During his absence, the Zink ride had been taken over by a string of drivers that included Jimmy Reece, Jud Larson, Ed Elisian, Jim Rathmann, and Tony Bettenhausen, so Pat hooked up once again with Harry Dunn to resume his Indycar career. His only Indycar start of the year came in the State Fair 200-miler at Milwaukee, three days after his triumphant stock car return, but he qualified the Dunn machine only 20th and finished 16th.
Back to Zink’s
Flaherty returned to the Zink stable for ’59, but Watson was no longer there. He’d left at the end of the previous season because Zink didn’t want him building cars for other teams. He went to work for Bob Wilke’s Leader Card operation where he and Rodger Ward created the famous Flying Ws dynasty that ruled the next several years. Driving cars now wrenched by Denny Moore, Flaherty started the season at Daytona, USAC’s single
Photo: IMS Photo
ill-fated visit to the dauntingly high-banked 2.5-mile Florida tri-oval. He finished 9th in the first of two 100-milers, but then managed only four laps before retiring from the accident-shortened second contest and was classified 14th. Next came Trenton, N.J., a second pre-Indy outing where he qualified 9th but dropped out of the rain-shortened race while it was still dry.
At Indy he started 18th in Zink’s Watson roadster—the same car Reece had put on the front row the year before—teamed with Bob Veith in a Moore-built example. Looking very much like the driver he was before his accident, Pat immediately surged to the front and before quarter distance began dueling with his pal Rathmann for the lead. He managed to lead a total of 11 laps, but with less than 100 miles to go crashed again while holding 4th, conceivably due to fatigue on another very hot day. So good had he run prior to that that there was even some talk of his crew having clocked him at under one minute for a lap, which would have broken Indy’s 150-mph “barrier,” but this was never officially confirmed.
The next week he went back to Milwaukee in Zink’s Moore roadster and qualified a fine 7th, but retired after 59 laps when the front suspension broke. That was pretty much the last hurrah for Flaherty in Indycars, although he did make one more start in June’s 100-miler at Milwaukee in 1963. There he drove a rear-engined homebuilt, the Peterson-Chevrolet, but made only 16 laps before the car failed.
Over the course of 14 years, but only eight seasons, Flaherty made 19 Indycar starts, bagging three wins, three further top-five finishes and two other top-tens. In the years ahead, some drivers would equal and surpass those numbers in a single season!

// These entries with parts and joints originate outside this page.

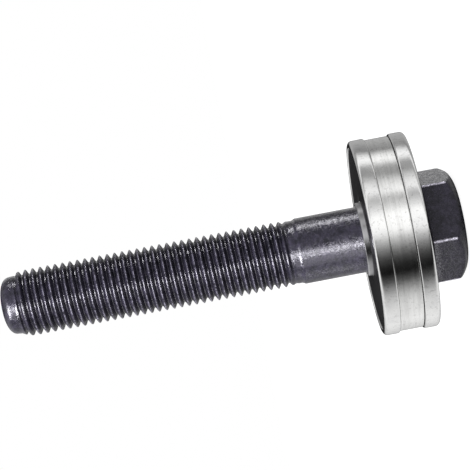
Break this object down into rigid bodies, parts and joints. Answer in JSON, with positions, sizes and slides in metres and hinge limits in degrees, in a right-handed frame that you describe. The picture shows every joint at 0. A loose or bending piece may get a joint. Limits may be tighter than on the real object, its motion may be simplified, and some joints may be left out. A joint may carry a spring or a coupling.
{
  "type": "thrust bearing draw bolt",
  "caption": "Hex-head draw bolt with a relief neck and pilot nose, carrying a banded ball thrust bearing loose on its plain shank under the head.",
  "frame": {"origin": "centre of the hex head's end face, on which the bolt stands", "axes": "+Z along the bolt's axis from the head to the threaded tip; +Y out of one wrench flat; +X through a corner of the head"},
  "size_m": [0.0332, 0.0332, 0.0781],
  "materials": {
    "black_oxide": "oiled black oxide",
    "race_steel": "ground and turned",
    "band_steel": "bright, finely turned",
    "sleeve_steel": "bright drawn",
    "cage_steel": "pressed",
    "ball_steel": "lapped"
  },
  "bodies": {
    "bolt": {"draw_bolt": "black_oxide"},
    "rear_ring": {"rear_race": "race_steel", "inner_sleeve": "sleeve_steel"},
    "front_ring": {"front_race": "race_steel", "outer_band": "band_steel"},
    "ball_set": {"ball_cage": "cage_steel", "ball_01": "ball_steel", "ball_02": "ball_steel", "ball_03": "ball_steel", "ball_04": "ball_steel", "ball_05": "ball_steel", "ball_06": "ball_steel", "ball_07": "ball_steel", "ball_08": "ball_steel", "ball_09": "ball_steel", "ball_10": "ball_steel", "ball_11": "ball_steel", "ball_12": "ball_steel", "ball_13": "ball_steel", "ball_14": "ball_steel"}
  },
  "joints": [
    {"name": "bearing_lift", "type": "slide", "parent": "bolt", "child": "rear_ring", "axis": [0, 0, 1], "range_m": [0, 0.076]},
    {"name": "front_race_spin", "type": "hinge", "parent": "rear_ring", "child": "front_ring", "pos_m": [0, 0, 0.01145], "axis": [0, 0, 1], "continuous": true},
    {"name": "ball_set_orbit", "type": "hinge", "parent": "rear_ring", "child": "ball_set", "pos_m": [0, 0, 0.01145], "axis": [0, 0, 1], "continuous": true}
  ],
  "couplings": [
    {"joint": "ball_set_orbit", "follows": "front_race_spin", "ratio": 0.5}
  ]
}
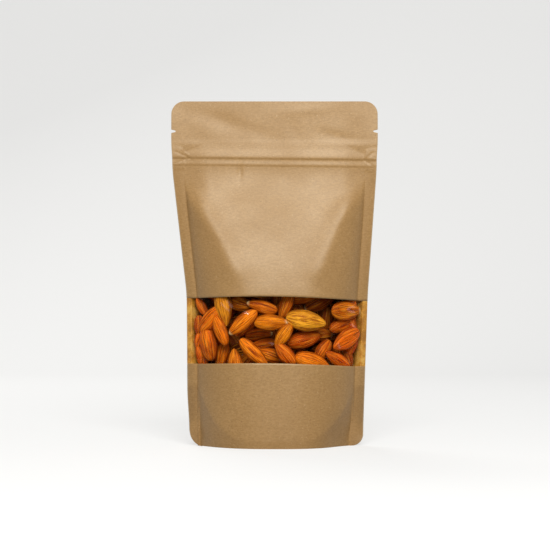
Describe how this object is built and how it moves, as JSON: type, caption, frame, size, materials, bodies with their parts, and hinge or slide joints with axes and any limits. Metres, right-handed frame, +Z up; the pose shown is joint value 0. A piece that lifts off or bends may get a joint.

Pat finished out his car racing days in USAC’s stock car division, where he’d won twice from 16 starts prior to his accident. Following his comeback win at Milwaukee, he made two further stock car starts in each of ’61 and ’62, but then called it quits and returned to his day job as a tavern keeper.
Life After Driving
He drifted away from motorsports completely over time, and for 20 years afterward continued his winning tradition in the ancient sport of racing pigeons.
Bob Miller, who served for 17 years as the president of Chicago’s North Side Club for pigeon racing, was a close friend of Flaherty’s during that time and remembers him well. “He was the best. He’s a legend in Chicago as far as the pigeon flying is concerned. He’s the best flyer we ever had in Chicago.
“Pat started with the pigeons in California when he was a kid,” Miller continued, “then when he came to the Midwest, to Chicago, he flew with a Belgian guy over here, Freddie DeWeis. That was in the ’50s, and they just flew mediocre at that time. Then Pat was tied up with his car racing, and didn’t do pigeons for years and years; but he had race horses, harness horses. He was a very competitive guy; and really a good guy, too. After he almost got killed, he didn’t race (cars) too much.
“His cousin, Al Lorenzen, was having great success with the Fernando Valley Club in California and he would send Pat all the results sheets. Then Pat decided he was going to start flying again, and built a loft in a coach house he had on his property. We all said the same things: ‘If this guy thinks he’s gonna fly over here, the way his nephew is flying out there, he’s got another think coming.’ Well, the ones who had another think coming were us! Pat started with the young birds in ’79, and he didn’t win a race, but he was running 2nd, 4th, 3rd, 5th, always in the top 10 every week. And that’s flying birds, you know? He won over six grand, which in 1979 was a lot of money. Then in the old birds in 1980, he started winning firsts, and he never looked back.
“Pat was just the best. He could take a bird in his hand and tell ya, ‘today we gotta go for the training 20 miles,’ or ‘today they gotta go 80 miles.’ Just by handling those birds, he knew how far to train them every day. He was just the best, and a helluva good guy, too.”
Later on, Miller said, Flaherty would receive requests from car racing fans to sign memorabilia, and Miller would handle all the arrangements for sessions at the Belmont Feed store that served as unofficial pigeon racing HQ on Chicago’s North Side. “He never turned down any request,” Miller concludes.
Despite competing in one of motor sport’s most lethal eras—his own sheet time bearing violent witness—Pat Flaherty died at home, in bed, in California, succumbing to complications from emphysema in 2002. Even though he may have had other interests outside of motor sports, he will always be remembered as the man with the shamrock on his helmet who won the Indy 500.